Para se ter uma idéia de quanto isso significa, nem seria
possível dividir esse tempo em jornadas de 8 horas porque
seriam necessários mais dias (377) do que há no ano
para completá-la. Se a pessoa trabalhasse todo dia, os sete
dias por semana, sua jornada média seria de 8 horas e 15
minutos.
Desde então a lei instituiu a jornada de 44 horas semanais,
as férias remuneradas de 30 dias por ano e outros benefícios
que forçaram a queda desta média.
Em 1996, ela já era bem menor: 2.102 horas/ano (o equivalente
a trabalhar 8 horas durante 263 dias por ano). Ou, se se trabalhasse
todos os dias do ano, a média diária seria de 5 horas
e 45 minutos.
"MITO
DE MACUNAÍMA"
A comparação desses dados com os de outros países
afasta o "mito de Macunaíma", de que o brasileiro
é preguiçoso. Na verdade, a média de horas
trabalhadas no país é maior do que a de países
europeus, Japão e Estados Unidos.
E não se trata de um fenômeno recente. Em 1913, como
mostra o estudo de Pochmann, o trabalhador brasileiro ainda enfrentava
uma jornada anual na casa das 3.000 horas _um patamar já
deixado para trás pelos países desenvolvidos desde
antes de 1870.
A queda da carga de trabalho prosseguiu em todos os países
nas décadas seguintes, mas o brasileiro continuou trabalhando
mais. Em 1938, a jornada mais próxima da brasileira era a
alemã e, mesmo assim, ainda era 18% menor.
A essa altura, já havia mais de 30 anos que a Europa tinha
instituído a jornada diária de 8 horas. No Brasil,
embora prevista na Constituição de 1934, ela só
seria disciplinada em 1943, com a Consolidação das
Leis do Trabalho.
A tendência universal de queda no tempo trabalhado continuou
até o início dos anos 80, quando estancou em vários
países e foi invertida em outros. Essa mudança tem
razões distintas em cada país. Nos EUA, por exemplo,
a carga horária de 1996 é maior do que a de 1983,
que por sua vez supera a carga horária de 1970. O motivo,
afirma Pochmann, está ligado ao uso intensivo de horas-extras,
ao trabalho autônomo e à terceirização.
"Em vez de contratar mais mão-de-obra, como faziam até
então, as empresas optaram por duas novas estratégias:
obrigar seus funcionários a estender sua jornada, ou lançar
mão da subcontratação'', diz.
É o caso, por exemplo, da UPS (serviços postais),
que em lugar de contratar novos entregadores segundo as normas previstas
no contrato de trabalho assinado junto ao sindicato da categoria,
preferiu usar trabalhadores terceirizados.
Esses trabalhadores são contratados por outras empresas e
estão sujeitos a jornadas maiores, pois não se beneficiam
do contrato coletivo dos funcionários da UPS.
TEMPO PARCIAL
No caso oposto, dos países que continuaram a registrar queda
na carga horária, o melhor exemplo é o da Holanda,
que hoje apresenta uma taxa de desemprego de apenas 3,6%. Em grande
parte, a redução da jornada holandesa nas duas últimas
décadas se deveu à maior presença dos trabalhadores
com emprego de tempo parcial.
Em 1973, apenas 13% dos ocupados holandeses tinham um emprego de
até 30 horas semanais.
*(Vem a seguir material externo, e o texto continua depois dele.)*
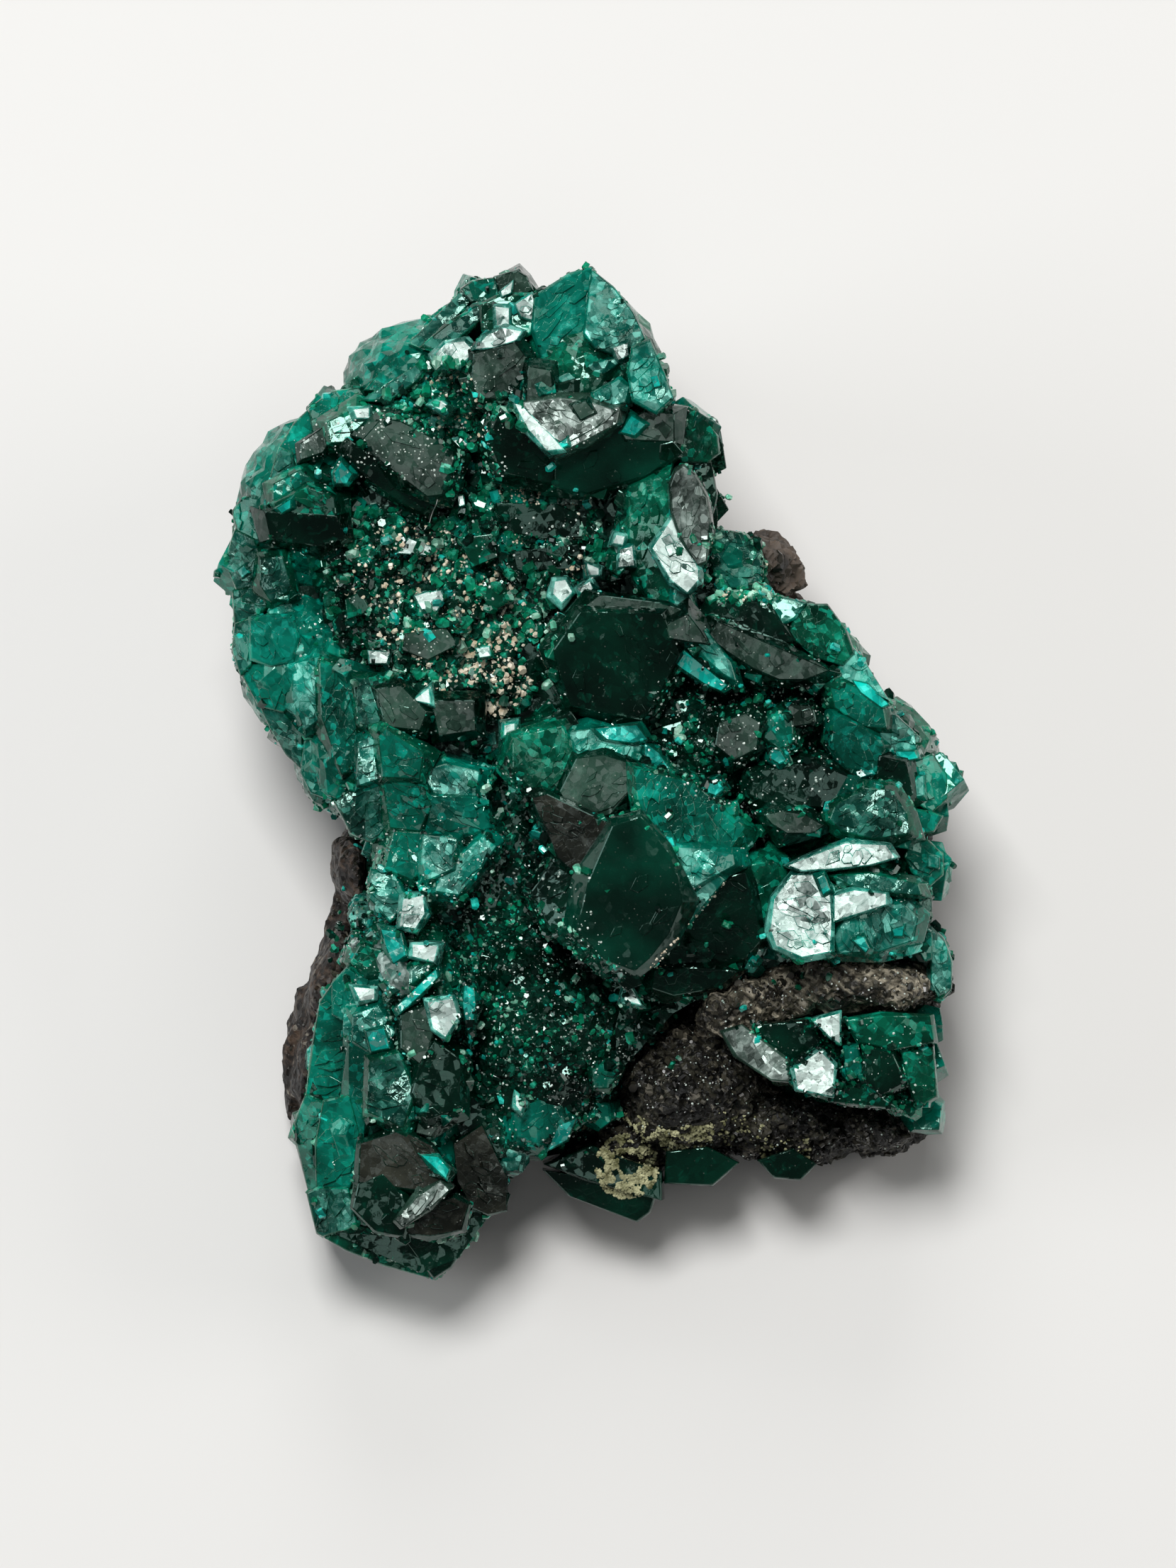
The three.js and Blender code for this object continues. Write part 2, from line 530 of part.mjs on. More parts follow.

Esse percentual praticamente triplicou
até 1996, quando já somava 37% dos empregados naquele
país.
"Isso foi fruto de pactos feitos entre os sindicatos patronais,
de trabalhadores e o governo para combater o desemprego e atender
à demanda das empresas. Elas queriam maior flexibilidade
para compatibilizar o tempo de trabalho de seus funcionários
com o ritmo de produção'', diz Pochmann.
As diferenças entre EUA e Holanda mostram que o aumento da
heterogeneidade é a tendência para o futuro da jornada
de trabalho.
Infelizmente, teóricos como o sociólogo italiano Domenico
De Masi estão certos apenas no que se refere a uma parte
dos trabalhadores, para os quais haverá uma redução
da jornada de trabalho _como os funcionários da Volkswagen
alemã, que já trabalham menos de 29 horas por semana.
Mas há um aumento das desigualdades. Ela cresce entre os
países, entre os ocupados e os desempregados e entre aqueles
que ainda conseguem manter seu emprego assalariado e os que estão
sujeitos às novas e mais flexíveis regras do mercado.
Para os últimos predomina a perda de direitos que, como a
jornada de 8 horas semanais, existiam havia mais de um século.